BRIDGETOWN, KOMPAS.com - Barbados akan memutuskan hubungan dengan monarki Inggris.
Tetapi warisan masa lalu kolonial yang terkadang brutal ditambah dampak pandemi pada pariwisatanya menimbulkan tantangan besar bagi wilayah yang terletak pulau Karibia ini.
Dilansir AFP, Barbados memang akan menjadi republik paling baru di dunia.

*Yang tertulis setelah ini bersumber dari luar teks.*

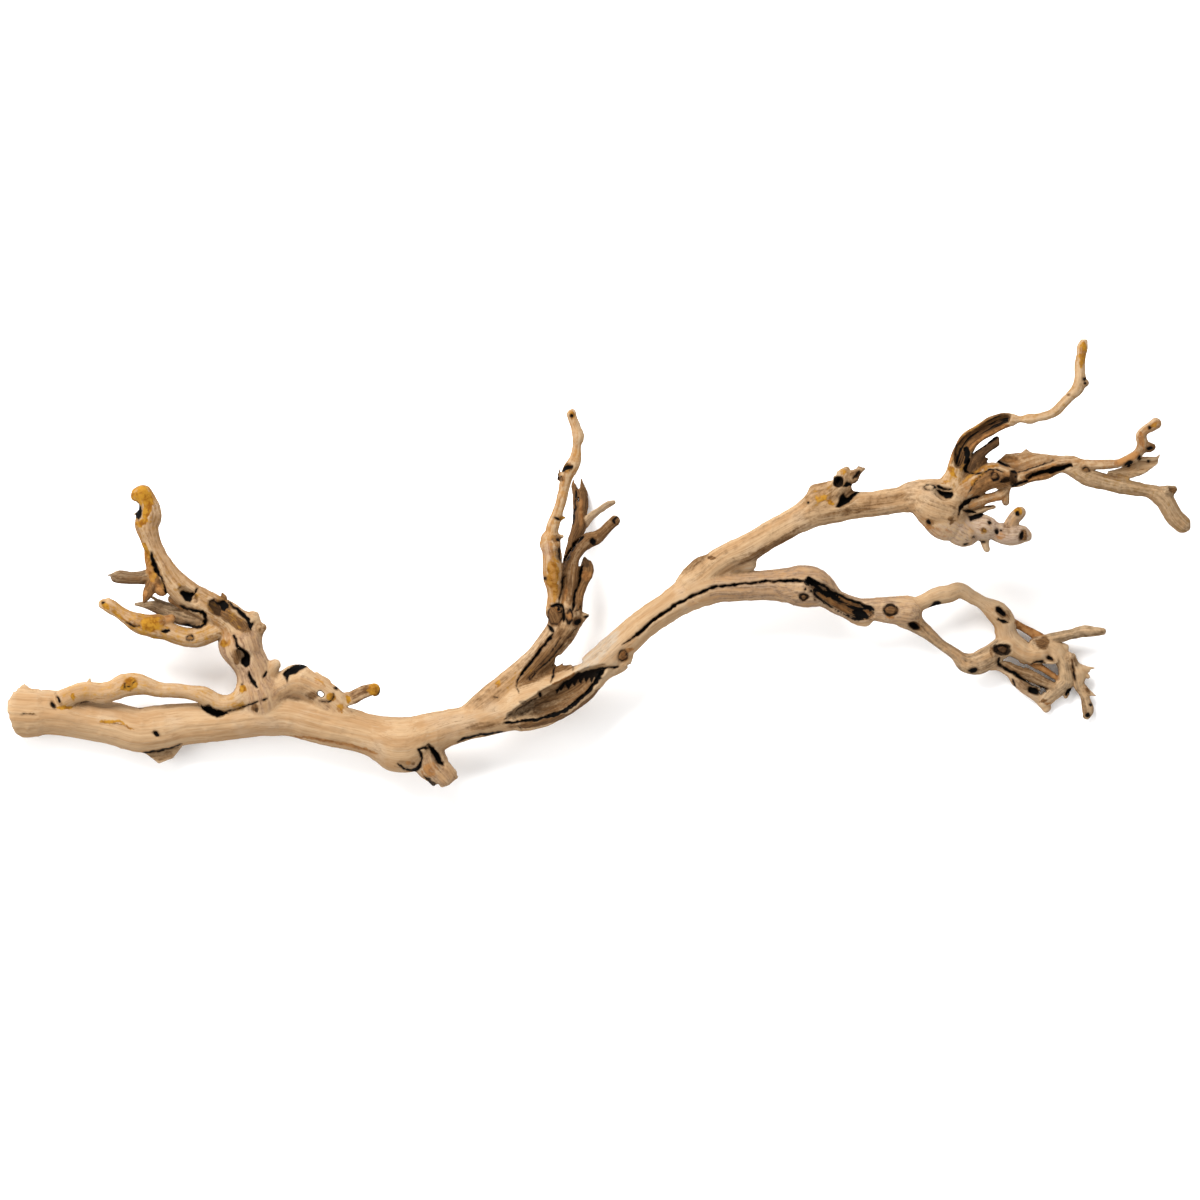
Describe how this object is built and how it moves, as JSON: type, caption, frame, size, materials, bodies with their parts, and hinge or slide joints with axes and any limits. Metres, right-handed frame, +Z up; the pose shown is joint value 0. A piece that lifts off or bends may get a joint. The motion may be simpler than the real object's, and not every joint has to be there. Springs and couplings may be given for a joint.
{
  "type": "sandblasted grapevine branch",
  "caption": "Bare sandblasted grapevine branch with forked, gnarled, torn limbs, lying on its low points.",
  "frame": {"origin": "bottom centre of the branch's box, on the surface that it lies on", "axes": "+X along the branch from the thick sawn butt to the thin forked end, +Y across it, +Z up"},
  "size_m": [0.9017, 0.3432, 0.1058],
  "materials": {
    "branch": "bare, sandblasted, matt"
  },
  "bodies": {
    "root": {"branch": "branch"}
  },
  "joints": []
}
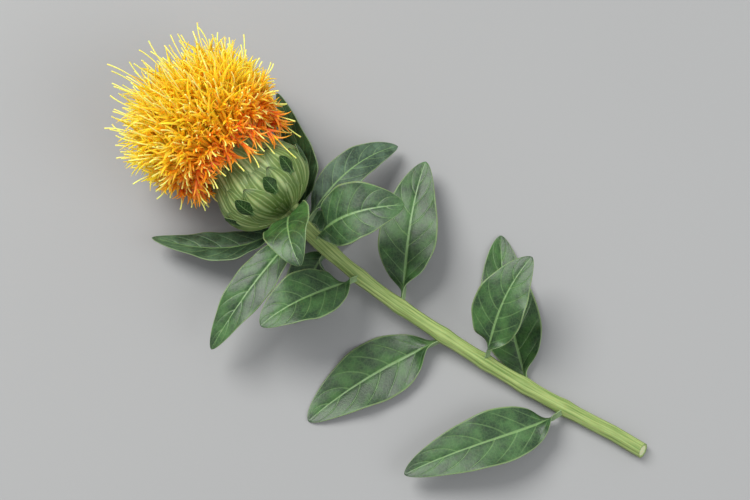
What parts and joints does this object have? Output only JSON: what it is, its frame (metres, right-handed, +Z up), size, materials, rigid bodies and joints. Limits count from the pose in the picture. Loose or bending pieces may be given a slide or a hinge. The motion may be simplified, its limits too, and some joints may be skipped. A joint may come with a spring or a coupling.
{
  "type": "safflower",
  "caption": "A cut safflower lying on its side: an orange and yellow tuft of florets on a green globe of bracts, with a leafy stem",
  "frame": {"origin": "on the surface that the flower lies on, under the middle of its box", "axes": "+Z up, away from the surface; +Y along the stem towards the head; +X to the right when looking down with the head ahead"},
  "size_m": [0.0768, 0.1676, 0.0415],
  "materials": {
    "stem": "satin",
    "involucre": "matte",
    "florets": "matte",
    "leaf": "satin"
  },
  "bodies": {
    "root": {"stem": "stem", "involucre": "involucre", "florets": "florets", "leaf_head_right_front": "leaf", "leaf_head_left_front": "leaf", "leaf_head_top": "leaf", "leaf_head_right": "leaf", "leaf_head_left": "leaf", "leaf_under_right": "leaf", "leaf_under_left": "leaf", "leaf_stem_1": "leaf", "leaf_stem_2": "leaf", "leaf_stem_3": "leaf", "leaf_stem_4": "leaf", "leaf_stem_5": "leaf", "leaf_stem_6": "leaf", "leaf_stem_7": "leaf"}
  },
  "joints": []
}
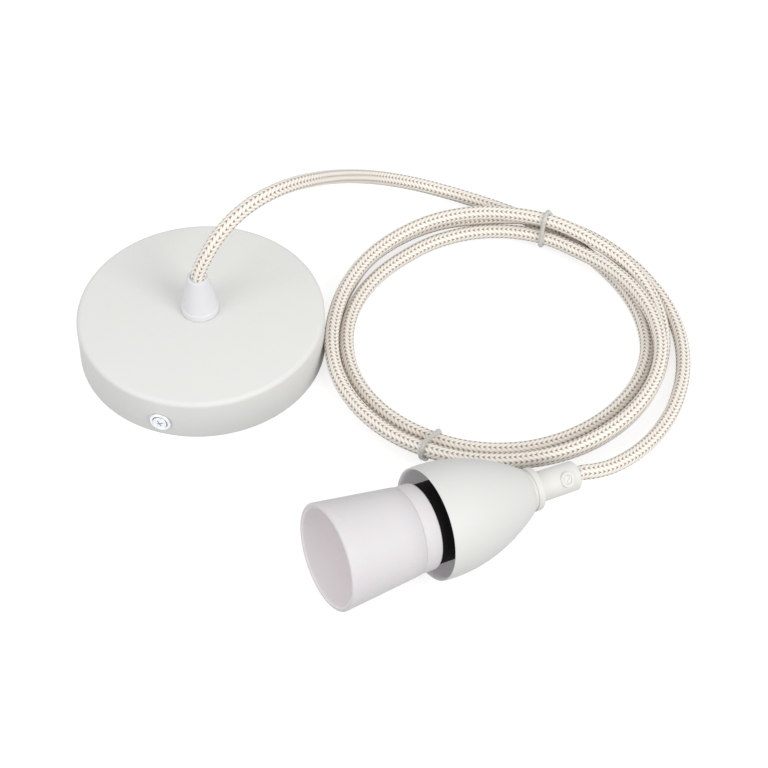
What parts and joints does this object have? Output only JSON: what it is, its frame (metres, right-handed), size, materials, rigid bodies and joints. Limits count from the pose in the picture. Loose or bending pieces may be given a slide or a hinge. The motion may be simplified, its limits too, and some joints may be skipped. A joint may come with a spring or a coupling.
{
  "type": "pendant cord set",
  "caption": "Pendant cord set: a round ceiling rose and a bell-covered screw-cap lampholder joined by a braided cord tied in a coil, lying on a surface.",
  "frame": {"origin": "centre of the ceiling side of the mounting bracket, in the plane of the rose's open rim, which rests on the surface", "axes": "+Z from the ceiling side of the rose towards its cord cone, +X from the rose towards the coil, +Y away from the lampholder"},
  "size_m": [0.2951, 0.2795, 0.0791],
  "materials": {
    "white_paint": "satin white powder coat",
    "white_plastic": "satin moulded plastic",
    "lilac_plastic": "satin moulded plastic, faintly lilac",
    "black_plastic": "matt moulded plastic",
    "ivory_plastic": "satin moulded plastic, faintly warm",
    "zinc_steel": "zinc plated",
    "nickel": "nickel plated sheet",
    "brass": "plain brass",
    "ceramic": "unglazed ceramic",
    "braid": "braided ivory textile with a light glossy fleck",
    "tie_nylon": "translucent off-white",
    "brown_wire": "insulated conductor",
    "blue_wire": "insulated conductor",
    "green_wire": "insulated conductor"
  },
  "bodies": {
    "root": {"rose_cup": "white_paint", "mounting_bracket": "zinc_steel", "side_screw_front": "zinc_steel", "side_screw_rear": "zinc_steel", "side_washer_front": "zinc_steel", "side_washer_rear": "zinc_steel", "rose_cord_cone": "white_plastic", "rose_cone_nut": "zinc_steel", "cord_end_in_rose": "braid", "terminal_block": "white_plastic", "block_foot_screw": "zinc_steel", "pole_screw_1": "brass", "pole_screw_2": "brass", "pole_screw_3": "brass", "live_wire_in_rose": "brown_wire", "neutral_wire_in_rose": "blue_wire", "earth_wire_in_rose": "green_wire", "front_sleeve": "lilac_plastic", "neck_ring": "lilac_plastic", "holder_body": "black_plastic", "holder_cap": "black_plastic", "bulb_screw_shell": "nickel", "holder_insulator": "ceramic", "centre_contact": "brass", "live_terminal_screw": "brass", "neutral_terminal_screw": "brass", "cord_end_in_holder": "braid", "live_wire_in_holder": "brown_wire", "neutral_wire_in_holder": "blue_wire", "bell_cover": "white_paint", "collar_nut": "ivory_plastic", "threaded_tube": "zinc_steel", "side_cord_grip": "ivory_plastic", "grip_grub_screw": "ivory_plastic", "cord_lead": "braid", "cord_tail": "braid", "cord_coil": "braid", "coil_tie_rear": "tie_nylon", "coil_tie_front": "tie_nylon"}
  },
  "joints": []
}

Terkenal karena pantai dan kecintaan akan kriketnya, Barbados minggu ini akan menggantikan kepala negaranya, Ratu Elizabeth II, dengan wakilnya saat ini, Gubernur Jenderal Sandra Mason.
Upacara pada Senin malam hingga Selasa akan mencakup parade militer dan perayaan saat Mason dilantik sebagai presiden.
Pangeran Charles, pewaris takhta Inggris, dikabarkan akan turut. menyaksikan.
Era baru ini telah memicu perdebatan di antara 285.000 populasi selama berabad-abad pengaruh Inggris, termasuk lebih dari 200 tahun perbudakan hingga 1834, dan Barbados akhirnya merdeka pada 1966.
"Sebagai seorang gadis muda, ketika saya mendengar tentang ratu, saya akan sangat senang," kata Sharon Bellamy-Thompson, 50, seorang penjual ikan di ibu kota Bridgetown.
Ia ingat saat berusia sekitar delapan tahun, ia melihat ratu dalam sebuah kunjungan.
"Seiring bertambahnya usia, saya mulai bertanya-tanya apa arti ratu ini bagi saya dan bangsa saya. Itu tidak masuk akal," katanya.
"Memiliki presiden wanita Barbados akan luar biasa," tambahnya.
Bagi aktivis muda seperti Firhaana Bulbulia, pendiri Asosiasi Muslim Barbados, kolonialisme dan perbudakan Inggris berada di balik ketidaksetaraan modern di pulau itu.
"Kesenjangan kekayaan, kemampuan untuk memiliki tanah, dan bahkan akses ke pinjaman dari bank, semuanya berkaitan dengan struktur yang dibangun di bawah kekuasaan Inggris," kata Bulbulia.
"Rantai (perbudakan) sebenarnya telah putus dan kami tidak lagi memakainya, tetapi rantai mental terus bertahan dalam pola pikir kami," tambahnya.
Pada bulan Oktober, Barbados memilih Mason untuk menjadi presiden pertamanya, satu tahun setelah Perdana Menteri Mia Mottley menyatakan bahwa negara itu akan "sepenuhnya" meninggalkan masa lalu kolonialnya.
Tetapi beberapa orang Barbados berpendapat ada masalah nasional yang lebih mendesak, termasuk gejolak ekonomi yang disebabkan oleh pandemi Covid-19.
Ada pula ketergantungan yang berlebihan pada pariwisata, yang ironisnya, bergantung pada pengunjung Inggris.
Ketenangan yang menakutkan di Bridgetown yang biasanya ramai, jumlah yang sedikit di tempat-tempat wisata populer, dan pemandangan kehidupan malam yang mati, dialami Barbados.
Pengangguran hampir mencapai 16 persen, naik dari sembilan persen dalam beberapa tahun terakhir.
Ini terjadi meskipun pinjaman pemerintah meningkat tajam untuk mendanai proyek-proyek sektor publik dan menciptakan lapangan kerja.
Negara ini baru saja melonggarkan jam malam Covid yang sudah berlangsung lama, mendorongnya kembali dari jam 9.00 malam hingga tengah malam.
Pemimpin oposisi Uskup Joseph Atherley mengatakan perayaan minggu ini di antara para pejabat sebagian besar tidak akan dapat diakses oleh orang biasa.
"Meningkatnya jumlah kasus Covid, meningkatnya rasa stres dan ketakutan. Saya hanya tidak berpikir bahwa ini adalah waktu yang tepat," tambahnya.
Meski begitu, akhir dari pemerintahan ratu dipandang oleh beberapa orang sebagai langkah yang diperlukan menuju perbaikan keuangan.